To scrape metrics from a Qdrant cluster running in Qdrant Cloud, an API key is required to access /metrics and /sys_metrics. Qdrant Cloud also supports supplying the API key as a Bearer token, which may be required by some providers.

Qdrant Node Metrics

Metrics in a Prometheus compatible format are available at the /metrics endpoint of each Qdrant database node. When scraping, you should use the node specific URLs to ensure that you are scraping metrics from all nodes in each cluster. For more information see Qdrant monitoring.

You can also access the /telemetry endpoint of your database. This endpoint is available on the cluster endpoint and provides information about the current state of the database, including the number of vectors, shards, and other useful information.
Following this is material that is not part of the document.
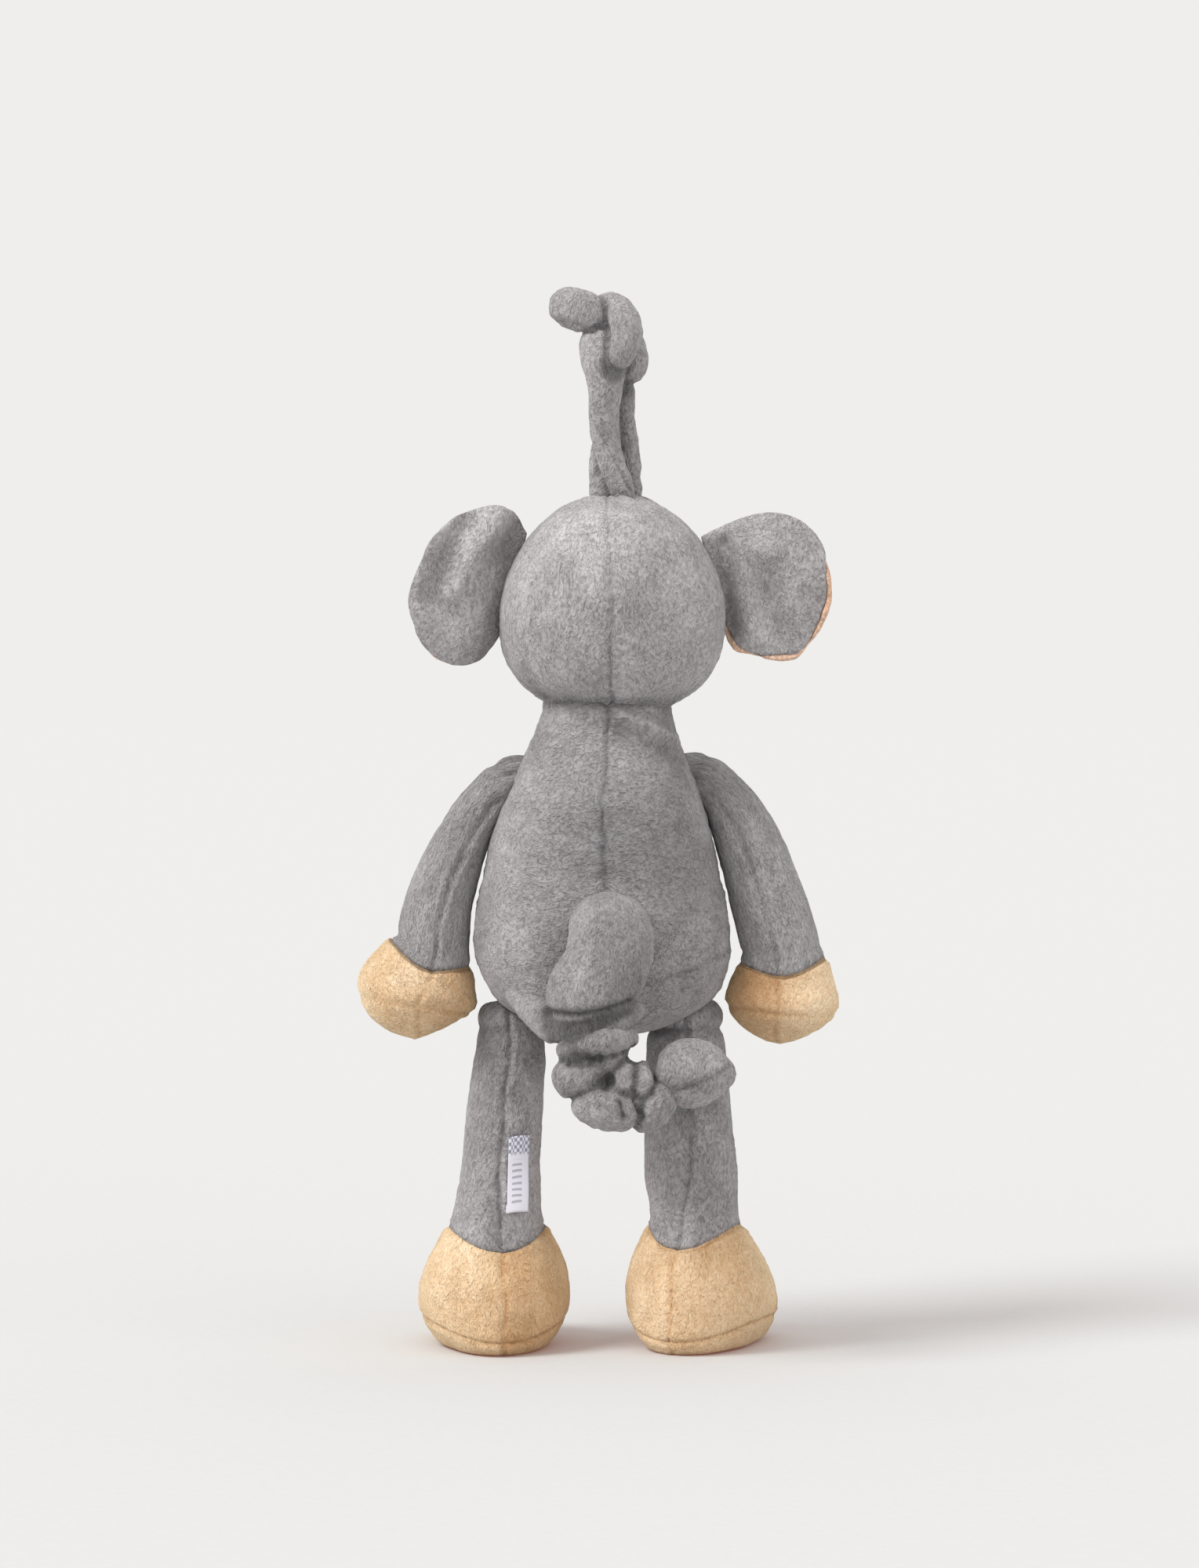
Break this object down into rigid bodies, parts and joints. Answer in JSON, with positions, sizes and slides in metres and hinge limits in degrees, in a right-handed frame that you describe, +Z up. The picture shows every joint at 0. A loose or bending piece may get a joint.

For more information, see Qdrant monitoring.

Cluster System Metrics

Cluster system metrics is a cloud-only endpoint that not only shares all the information about the database from /metrics but also provides additional operational data from our infrastructure about your cluster, including information from our load balancers, ingresses, and cluster workloads themselves.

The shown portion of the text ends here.